CORN
Prices were $.05-$.08 lower today however closed with gains for the week. With no demand news today spreads continued to weaken with today being the first day of the Goldman roll. The Mch/May spreads traded out to a new low at $.13 ¼. Index funds are holding their largest position in corn in nearly 3 years at just over 470k contracts. The market is also bracing for this afternoon’s CFTC report that will likely show another build in speculative long positions. Pressured was fueled by an improved weather outlook in South America and reports that Pres. Trump is expected to announce reciprocal tariffs on American imports of foreign goods that are equal to our trading partners tariffs on American exports. In Argentina very hot, dry conditions across central and northern regions will hold into early next week before rain and cooler temperatures are expected to provide relief midweek.

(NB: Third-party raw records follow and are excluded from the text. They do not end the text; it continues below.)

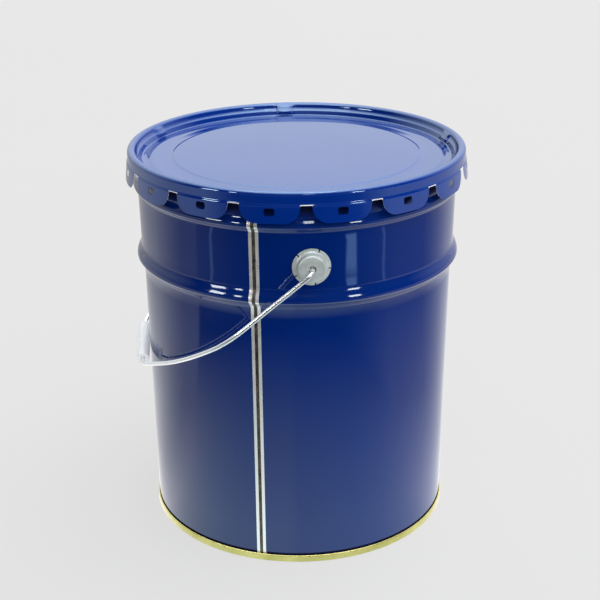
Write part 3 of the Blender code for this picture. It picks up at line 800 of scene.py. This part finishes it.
def build_bail(metal):
    """The wire swept with texture coordinates round and along it, and a rolled head at each end."""
    half = bail_half_path()
    flat = [(-a, r) for a, r in half] + [(0.0, BAIL_REACH)] + [(a, r) for a, r in half[::-1]]
    turn = Matrix.Rotation(-REST_ANGLE, 4, 'Y')
    path = [Vector((0, 0, HINGE_HEIGHT)) + turn @ Vector((-r, a, 0.0)) for a, r in flat]
    plane = turn @ Vector((0.0, 0.0, 1.0))
    sides = WIRE_SIDES
    shape = bmesh.new()
    uv_layer = shape.loops.layers.uv.new("UVMap")
    rings, travelled = [], [0.0]
    for i, here in enumerate(path):
        before = path[max(0, i - 1)]
        after = path[min(len(path) - 1, i + 1)]
        along = (after - before).normalized()
        across = along.cross(plane).normalized()
        ring = []
        for j in range(sides):
            angle = math.tau * j / sides
            outward = across * math.cos(angle) + plane * math.sin(angle)
            ring.append(shape.verts.new((here + outward * WIRE_RADIUS) * MM))
        rings.append(ring)
        if i:
            travelled.append(travelled[-1] + (here - path[i - 1]).length)
    for i in range(len(rings) - 1):
        for j in range(sides):
            k = (j + 1) % sides
            face = shape.faces.new((rings[i][j], rings[i][k], rings[i + 1][k], rings[i + 1][j]))
            corners = ((j, i), (j + 1, i), (j + 1, i + 1), (j, i + 1))
            for loop, (around, step) in zip(face.loops, corners):
                loop[uv_layer].uv = (around / sides, travelled[step] / 100.0)
    shape.faces.new(rings[0][::-1])
    shape.faces.new(rings[-1])
    for side in (-1.0, 1.0):
        add_head(shape, side, turn)
    bmesh.ops.recalc_face_normals(shape, faces=shape.faces)
    mesh = bpy.data.meshes.new("bail")
    shape.to_mesh(mesh)
    shape.free()
    return finish_object("bail_rod", mesh, [metal], 50.0)


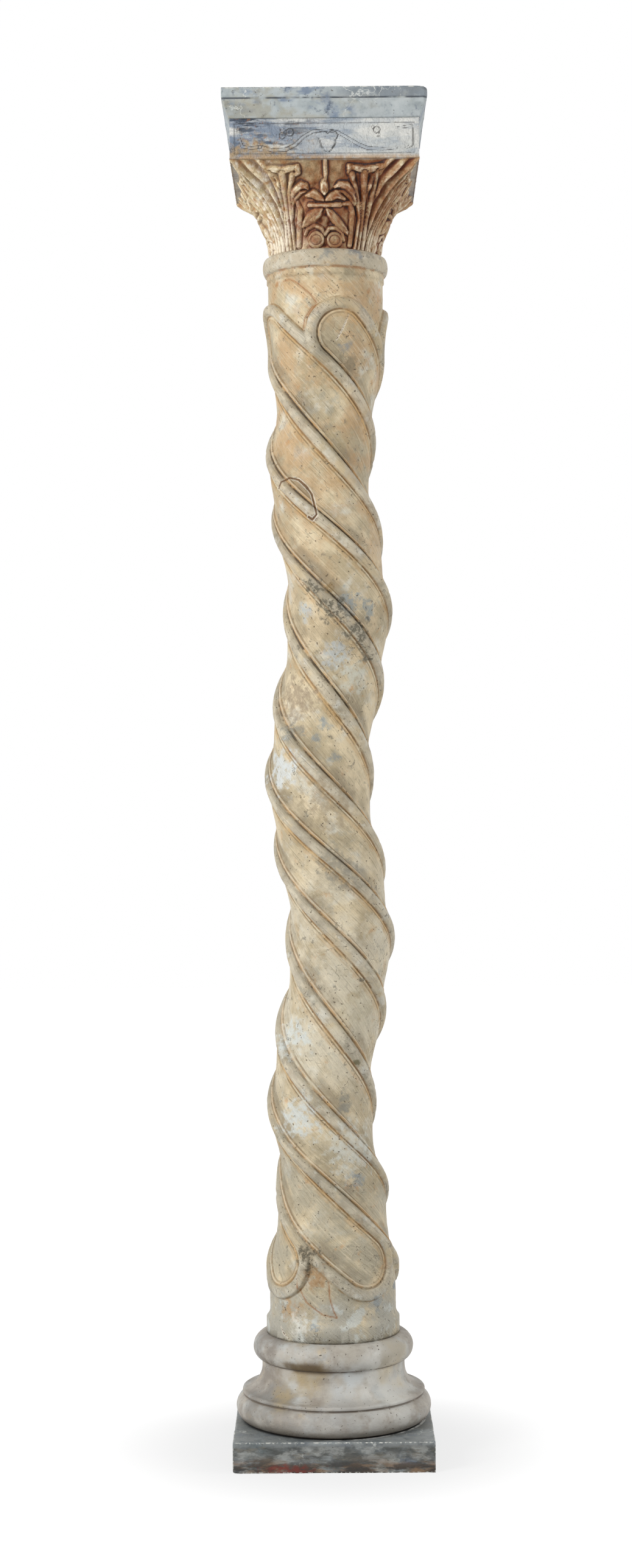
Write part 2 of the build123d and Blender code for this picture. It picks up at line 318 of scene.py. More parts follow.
def use_tree(piece, tree, values):
    """Adds a Geometry Nodes modifier with its named inputs set."""
    modifier = piece.modifiers.new(tree.name, "NODES")
    modifier.node_group = tree
    for item in tree.interface.items_tree:
        if item.in_out == "INPUT" and item.name in values:
            modifier[item.identifier] = values[item.name]
    return modifier


def finish_piece(piece, node):
    """The piece stands for its CAD stone: it hangs on the root body, and the CAD stone is hidden."""
    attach(piece, "root")
    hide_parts(node)


def close_and_finish(piece, stone, node):
    """Welds the poles of a plain skin, gives it its stone and finishes it."""
    weld = piece.modifiers.new("Weld", "WELD")
    weld.merge_threshold = 1e-5
    baked(piece, [weld])
    piece.data.materials.append(stone)
    finish_piece(piece, node)


# The shaft's form


def rib_angle(z, rib):
    """The angle at which a rib's crest line stands at each height."""
    return RIB_START + (CAPITAL_FOOT - z) * 360.0 / RIB_PITCH - rib * 360.0 / RIB_COUNT


def sway_at(z):
    """How far the core's middle lies off the column's axis at each height."""
    return CORE_SWAY * between(CAPITAL_FOOT - z, *TOP_SWAY) * between(z - BASE_HEAD, *BOTTOM_SWAY)


def core_centre(z):
    """Where the middle of the swaying core lies at each height."""
    swing = np.radians(rib_angle(z, SWAY_RIB) - 90.0)
    return sway_at(z) * np.cos(swing), sway_at(z) * np.sin(swing)


def core_radius_at(z):
    """The core's radius at each height. It swells into the neck and the foot."""
    neck = (NECK_RADIUS - CORE_RADIUS) * between(CAPITAL_FOOT - z, *TOP_SWELL)
    return CORE_RADIUS + neck + (FOOT_RADIUS - CORE_RADIUS) * between(z - BASE_HEAD, *BOTTOM_SWELL)


def rib_net(angle, z):
    """For each point: how far it is from the nearest rib's crest line, how much it lies on that rib's upper
    side, from 0 to 1, and whether it lies outside the bands. Round a band's end the sides change over."""
    side = np.where(z > 0.5 * (TOP_LOOP + BOTTOM_LOOP), 1.0, -1.0)
    centre_z = np.where(side > 0.0, TOP_LOOP, BOTTOM_LOOP)
    per_degree = np.radians(core_radius_at(centre_z))
    slope = np.arctan2(RIB_PITCH / 360.0, per_degree)
    reach = 0.5 * RIB_PITCH / RIB_COUNT * np.cos(slope)
    first = rib_angle(centre_z, 0) - side * 180.0 / RIB_COUNT
    lean = np.arctan2(RIB_PITCH / 360.0, np.radians(core_radius_at(z)))
    stretch = 1.0 + (np.cos(lean) / np.cos(slope) - 1.0) * between(np.abs(z - centre_z), 60.0, 300.0)
    distance = np.full(z.shape, 1e6)
    above = np.zeros(z.shape)
    outside = np.ones(z.shape, bool)
    turns = int((TOP_LOOP - BOTTOM_LOOP) / RIB_PITCH) + 2
    for k in range(-RIB_COUNT * turns, RIB_COUNT * turns):
        x = (angle - first - 360.0 / RIB_COUNT * k) * per_degree
        y = z - centre_z
        beyond = side * (y * np.sin(slope) - x * np.cos(slope))
        across = side * (x * np.sin(slope) + y * np.cos(slope))
        ring = np.hypot(beyond, across)
        signed = np.where(beyond > 0.0, ring, across) - reach
        closer = np.abs(signed) < distance
        distance = np.where(closer, np.abs(signed), distance)
        round_end = np.arctan2(np.maximum(beyond, 0.0), across) / math.pi
        above = np.where(closer, np.where(signed > 0.0, 1.0, round_end), above)
        outside &= ~(((np.abs(across) < reach) & (beyond <= 0.0)) | (ring < reach))
    return distance * stretch, np.where(side > 0.0, above, 1.0 - above), outside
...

The second week of the outlook offers 2 more opportunities for rain. The BAGE reports Argentine corn ratings fell 3% to 25% G/E while 26% of the crop is rated poor, up 4% from LW. Since 2010 corn stocks have fallen 10 times, increased only 3 times while holding steady twice. Brazil’s Ag. Ministry reports corn exports in Jan-25 reached 3.59 mmt, down 26% from Jan-24.

SOYBEANS
Prices across the complex were mostly lower with beans down $.08-$.12, meal was$5-$6 lower while oil was up 40-60. Oil likely drew support from palm oil which was up over 2% overnight. While Mch-25 beans have slipped below $10.50, they remain well above this week’s low from Monday at $10.31 ¾. Beans spreads weakened while product spreads firmed. Mch-25 meal violated support at its 50 day MA, however held above $300. Bean oil also drew support from the Stats Canada report that showed canola stocks at the end of Dec-24 at 11.38 mmt, below expectations of 11.9 mmt and well below the 12.85 from YA. Spot board crush margins rebounded $.06 ½ to $1.19 ½ while bean oil PV jumped to 43.3%. Shower activity across EC and CS regions of Brazil will begin to lighten up in intensity and coverage allowing better opportunities for soybean harvest and corn plantings the 2nd half of Feb. The BAGE reports soybean ratings fell 3% to 17% G/E while 32% of the crop is rated poor, up 4% from LW. Safras & Mercado raised their Brazilian production forecast just over 1 mmt to 174.9 mmt, well above the USDA forecast of 169. Brazil’s Ag. Ministry reports Jan-25 bean exports reached only 1.07 mmt, vs 2.85 mmt in Jan-24. Since 2010 US bean stocks in the Feb. WASDE have fallen 7 times, while increasing or holding steady 4 times each.

WHEAT
Prices were steady to $.05 lower today with Chicago leading the declines. All 3 classes were able to carve out 3 month highs overnight before pulling back. Wheat prices continue to gain on corn fueled by the huge disparity of speculative holdings. MM’s were short nearly 111k in Chicago wheat while long just over 350k corn according to last Friday’s CFTC data. Much colder temperatures are expected across the Black Sea region and the US southern plains by late next week. While some snow cover is expected to develop out in front of the frigid temperatures, overall coverage and depth will be key to avoiding winterkill as little snow cover currently exists. Stats Canada reports wheat stocks at the end of Dec-24 at 24.48 mmt, above expectations of 23 mmt and well above the 20.68 from YA. Russia’s Ag. Ministry increased their wheat export tax 1% to 3,984.20 rouble/mt in the period ending Feb. 18th. Since 2010 US wheat stocks in the Feb. WASDE have fallen 5 times, increased 8 times while holding steady twice.